Oireachtas Joint and Select Committees

Tuesday, 16 November 2021

Joint Oireachtas Committee on Education and Skills

Leaving Certificate Reform: Discussion (Resumed)

Photo of Pauline O'ReillyPauline O'Reilly (Green Party) | Oireachtas source

I thank all of our guests for attending today. I had to step out, but I was listening in my office. I thank them for their contributions. First, to Professor Collins, the argument about the education system is that its very function is to maintain social order and to control the social order. This offers us the opportunity to look at what social order we want and, therefore, what part education plays in that. I feel very strongly about this issue. I have guest lectured in pedagogy for several years. I see the students who come out of school and the narrow-mindedness of some of them. Others really want to explore things. The education system has worked for some, but the people on either margin are the ones who suffer. I told the Minister, Deputy Harris, last week that I do not think it is only about vocational skills and apprenticeships. I strongly feel people who are very gifted academically are also fundamentally failed by the system. That must be addressed. It is too easy to look at this as a question of developing apprenticeships or developing an education system around what our economy needs. That is not what education should be about; it should be about thinking. I enjoyed what Dr. Gleeson said about knowing, doing and being, from that perspective, because we do not know what the future holds.

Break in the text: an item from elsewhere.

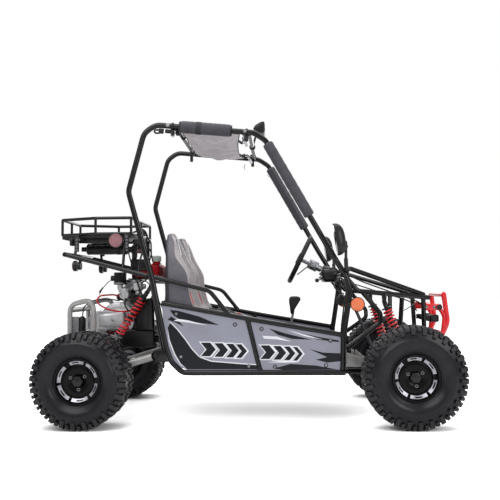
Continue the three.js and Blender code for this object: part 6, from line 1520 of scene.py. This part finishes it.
def buildEngineDress():
    # Moulded boxes, coil and looms that crowd round the engine
    bm = bmesh.new()
    # battery box
    addSheet(bm, [(-606, 440), (-612, 560), (-596, 598), (-520, 604), (-510, 590), (-506, 436)], -180, -136,
             8, rounds=3)
    # under tray
    addSheet(bm, [(-690, 440), (-506, 438), (-506, 352), (-560, 344), (-660, 352), (-694, 372)], -160, -134,
             8, rounds=3)
    for x in (-586, -560, -534):
        addBlock(bm, (x, -181, 520), (7, 4, 120), 1.5)
    addBlock(bm, (-559, -181, 566), (90, 5, 5), 1.5)
    # ignition box
    addBlock(bm, (-588, -142, 776), (90, 30, 62), 7, rounds=3)
    for x in (-618, -588, -558):
        addBlock(bm, (x, -158, 776), (5, 3, 50), 1.2)
    # starter motor
    addTurned(bm, [(0, 0), (17, 0), (18, 2), (18, 66), (16, 70), (0, 70)], (-886, -152, 432), (0, 0, 1), 32)
    addTurned(bm, band(6, 12, -6, 8), (-886, -152, 502), (0, 0, 1), 20)
    # side skirt of the rack
    addBlock(bm, (-786, -214, 906), (196, 5, 36), 2)
    for x in (-860, -786, -712):
        addBlock(bm, (x, -217, 906), (5, 4, 30), 1)
    finishPiece("engine_dress_boxes", bm, "blackMoulding")
    bm = bmesh.new()
    # regulator
    addBlock(bm, (-925, -158, 468), (50, 26, 82), 5, rounds=3)
    for z in (446, 460, 474, 488):
        addBlock(bm, (-925, -172, z), (40, 4, 4), 1)
    for x, z in ((-942, 502), (-908, 434)):
        addBolt(bm, (x, -170.5, z), (0, -1, 0), 4, 1)
    finishPiece("regulator", bm, ["greyMoulding", "zincSteel"])
    bm = bmesh.new()
    looms = [([(-560, -300, 724), (-566, -262, 780), (-550, -236, 850), (-528, -228, 920),
               (-548, -232, 960), (-600, -240, 940)], 5, 30),
             ([(-540, -150, 776), (-520, -170, 830), (-516, -200, 890), (-540, -220, 930),
               (-610, -232, 928)], 4, 30),
             ([(-630, -150, 790), (-640, -170, 840), (-610, -190, 880), (-560, -196, 900),
               (-520, -190, 850), (-512, -170, 790)], 3.4, 30),
             ([(-600, -158, 745), (-596, -176, 700), (-580, -176, 650), (-560, -170, 604)], 4.4, 30),
             ([(-640, -150, 760), (-668, -190, 730), (-672, -160, 700), (-640, -130, 690)], 3.6, 24),
             ([(-520, -170, 600), (-500, -190, 640), (-496, -230, 690), (-520, -290, 716)], 4.4, 30),
             ([(-886, -152, 510), (-880, -150, 560), (-840, -140, 590), (-760, -130, 600),
               (-700, -110, 590)], 3.4, 40),
             ([(-606, -160, 520), (-640, -176, 540), (-660, -178, 570), (-656, -150, 600)], 4, 24)]
    addTubes(bm, looms, fine=3)
    # coil
    addTurned(bm, [(0, 0), (17, 0), (19, 3), (19, 30), (15, 34), (8, 44), (0, 45)], (-566, -214, 884),
              (-1, 0, 0.3), 28)
    # flasher
    addTurned(bm, [(0, 0), (13, 0), (14, 2), (14, 26), (0, 27)], (-620, -206, 852), (0, -1, 0), 24)
    addBlock(bm, (-560, -232, 936), (40, 18, 30), 4)
    addBlock(bm, (-600, -196, 842), (24, 8, 60), 2)
    finishPiece("engine_looms", bm, "gripRubber")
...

A few questions came up about what others are doing and whether there is anything better out there. If COP26 has taught us anything, it is not to look at the lowest common denominator. We now have a chance. The programme for Government provides for a citizens' assembly on education. This committee, the NCCA - faults and all that I recognise - and the Department are all doing work. There is a moment now where we could leap forward. We could be leaders and we could look at all of the problems. As Professor Looney has stated, when you think about the context we are in at the moment and the massive challenges nobody predicted, now is the opportunity to make these massive changes.

Professors Stobart and Hyland both made an interesting point on the willingness of teachers to move ahead with a different way of doing things. We have seen, during the pandemic, how the leaving certificate has changed. Students changed it, if you ask me. They had not done that before. There was a certain amount of that kind of difference in approach to assessment. Perhaps there is an opportunity there that we have not seen for the past 40 years.

We should not forget that by being overly practical. While all of us, as thinkers and policymakers, want to be practical and have a practical route, we might also want a quite imaginative route. Those are my few thoughts on the matter. We are now having a fairly broad discussion. I would welcome further thoughts from the delegates. I have been very concerned about siloing generally since I entered politics. While I am concerned about different Departments doing different things, I believe the amount of siloing within one Department is incredible, as is evident when we look at the work of the NCCA. As has been pointed out, that its work is being done at the same time as the kind of work we are doing makes absolutely no sense. How can we be persuasive? Since everything the delegates are saying will go on the record, how can they persuade people that it is critical that we break down the barriers, remove the opaqueness, stop infantilising individuals who are almost adults, regard teaching as mentorship rather than instruction, and assess what adults have managed to instruct almost-adults on.